The pace of Tokaj development seems if anything to have quickened since my visit two years ago, with new wineries and real estate transactions almost monthly. When Peter Molnar, a talented young enologist at Oremus who had acted as my guide in 1999, told me he had just given notice and signed on with a major new investment project, I could not repress the thought: "How many wineries will be too many?" Only an incurable optimist could overlook the already uphill battle on the part of some of the region's best estates to find a worldwide modern audience for their unique sweet wines. At the same time, they struggle to regain market share in traditional middle and eastern European markets plagued by economic uncertainty and flooded with inexpensive, if uninspiring Tokaji from less scrupulous sources.
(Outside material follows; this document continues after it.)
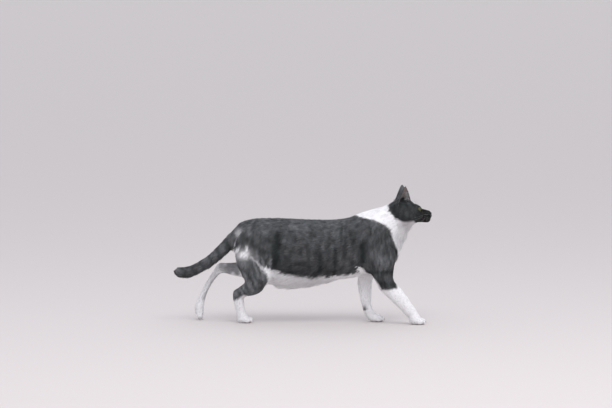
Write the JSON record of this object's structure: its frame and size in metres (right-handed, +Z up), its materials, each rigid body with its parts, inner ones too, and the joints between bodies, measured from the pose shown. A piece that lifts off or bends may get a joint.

To understand this latest rush of incorporation and land acquisition, one must appreciate that Hungary is pinning its larger economic hopes on an invitation to join the European Community. When that happens, possibly in a very few years, the viticultural landscape will be radically altered. Under EC law, it will no longer be permissible to plant new vineyards, no matter how highly their locations may have been rated in Tokaj's 18th-century vineyard classification. Expansion will be possible only if an equal acreage of vines is pulled. Today, nearly a third of the region's classified vineyards lie fallow, including some of the most celebrated but steepest and least accessible. Many of these returned to scrub or forest as much as a century ago. A race is on to see how many can be reclaimed.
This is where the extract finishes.